Housing estate in Gillingham, Kent, England

Parkwood or Park Wood is a housing estate and district in Gillingham at the south-eastern corner of the Medway conurbation in Kent, England. It was built mainly during the 1960s and 1970s, largely by Ward Homes, and originally called Rainham Park.

Parkwood is bordered by Wigmore to the west, Rainham to the north, and the M2 motorway to the south. It is within the Rainham South council ward.

==Amenities==
St. Paul's Church sits in the centre of Parkwood, and is the main landmark of the area, standing near to the adjacent shopping centre. The timber and metal church was consecrated in October 1998.

Parkwood is home to Parkwood Primary School, situated on Deanwood Drive, which provides education for children aged 4-11. The school was burned down from a fire in February 1979. Other communal facilities in Parkwood include the Parkwood Youth Club, and Parkwood Social Club & Community Centre, which is run by the Parkwood Community Association.

Foxburrow Wood also sits on Deanwood Drive. A 6.1-hectare (15-acre) protected Local Nature Reserve which is owned and managed by Medway Council.

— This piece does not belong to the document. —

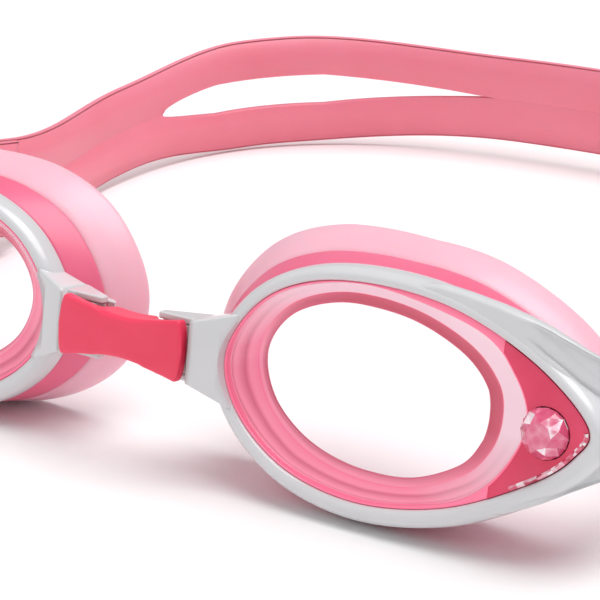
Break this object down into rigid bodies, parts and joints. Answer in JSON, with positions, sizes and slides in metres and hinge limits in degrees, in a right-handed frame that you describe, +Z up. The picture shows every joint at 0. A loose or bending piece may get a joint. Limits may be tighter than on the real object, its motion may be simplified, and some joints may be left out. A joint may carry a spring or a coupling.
{
  "type": "swimming goggles",
  "caption": "Swimming goggles with two leaning eye cups on a soft nose bridge, pivoting temple buckles, sliding keepers and a split silicone strap.",
  "frame": {"origin": "middle of the bounding box at the level of the surface the goggles stand on", "axes": "+X towards the wearer's left, +Y from the lenses back to the strap, +Z up; X = 0 is the mirror plane"},
  "size_m": [0.1756, 0.178, 0.039],
  "materials": {
    "white_plastic": "glossy",
    "clear_lens": "clear polished",
    "red_pink_plastic": "glossy",
    "pink_crystal": "faceted polished",
    "deep_pink_elastomer": "satin",
    "pale_pink_silicone": "satin translucent",
    "coral_elastomer": "satin",
    "strap_silicone": "satin",
    "steel_pin": "satin"
  },
  "bodies": {
    "bridge": {"nose_bridge": "coral_elastomer"},
    "cup_left": {"frame_left": "white_plastic", "lens_left": "clear_lens", "corner_plate_left": "red_pink_plastic", "gem_left": "pink_crystal", "seal_base_left": "deep_pink_elastomer", "seal_skirt_left": "pale_pink_silicone", "buckle_pin_left": "steel_pin"},
    "cup_right": {"frame_right": "white_plastic", "lens_right": "clear_lens", "corner_plate_right": "red_pink_plastic", "gem_right": "pink_crystal", "seal_base_right": "deep_pink_elastomer", "seal_skirt_right": "pale_pink_silicone", "buckle_pin_right": "steel_pin"},
    "buckle_body_left": {"buckle_left": "white_plastic"},
    "buckle_body_right": {"buckle_right": "white_plastic"},
    "strap_body": {"strap": "strap_silicone"},
    "keeper_body_left": {"keeper_left": "strap_silicone"},
    "keeper_body_right": {"keeper_right": "strap_silicone"}
  },
  "joints": [
    {"name": "cup_flex_left", "type": "hinge", "parent": "bridge", "child": "cup_left", "pos_m": [0.0076, -0.08356, 0.0204], "axis": [0, 0.1736, 0.9848], "range_deg": [-4, 4], "stiffness_Nm_per_rad": 0.3},
    {"name": "cup_flex_right", "type": "hinge", "parent": "bridge", "child": "cup_right", "pos_m": [-0.0076, -0.08356, 0.0204], "axis": [0, 0.1736, 0.9848], "range_deg": [-4, 4]},
    {"name": "buckle_turn_left", "type": "hinge", "parent": "cup_left", "child": "buckle_body_left", "pos_m": [0.0786, -0.06031, 0.01975], "axis": [0, 0.1736, 0.9848], "range_deg": [-9.8, 9.8]},
    {"name": "buckle_turn_right", "type": "hinge", "parent": "cup_right", "child": "buckle_body_right", "pos_m": [-0.0786, -0.06031, 0.01975], "axis": [0, 0.1736, 0.9848], "range_deg": [-9.8, 9.8]},
    {"name": "strap_travel", "type": "slide", "parent": "bridge", "child": "strap_body", "axis": [0, 0.9848, -0.1736], "range_m": [-0.005, 0.005]},
    {"name": "keeper_slide_left", "type": "slide", "parent": "strap_body", "child": "keeper_body_left", "axis": [0, 0.9848, -0.1736], "range_m": [0, 0.011]},
    {"name": "keeper_slide_right", "type": "slide", "parent": "strap_body", "child": "keeper_body_right", "axis": [0, 0.9848, -0.1736], "range_m": [0, 0.011]}
  ],
  "couplings": [
    {"joint": "cup_flex_right", "follows": "cup_flex_left", "ratio": -1},
    {"joint": "buckle_turn_left", "follows": "cup_flex_left", "ratio": -2.4375},
    {"joint": "buckle_turn_right", "follows": "cup_flex_left", "ratio": 2.4375},
    {"joint": "strap_travel", "follows": "cup_flex_left", "m_per_rad": 0.071}
  ]
}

What remains of Foxburrow Wood is remnant of a much larger historic wood, which once covered the entirety of what is now Parkwood, and has flora which are indicators of ancient woodland such as herb paris and bluebells.

==Sport==
Parkwood Community Association ran a football team until 2021, under the PCA name, who played at Luton Recreation Ground in Chatham, and competed in the Rochester & District Football League. The team won 3 league titles during their tenure; winning the Division 2 title in 2012-13, the Division 3 title in 2016-17, and eventually the Premier Division title in their final season in 2020-21.

The social club also run a darts team.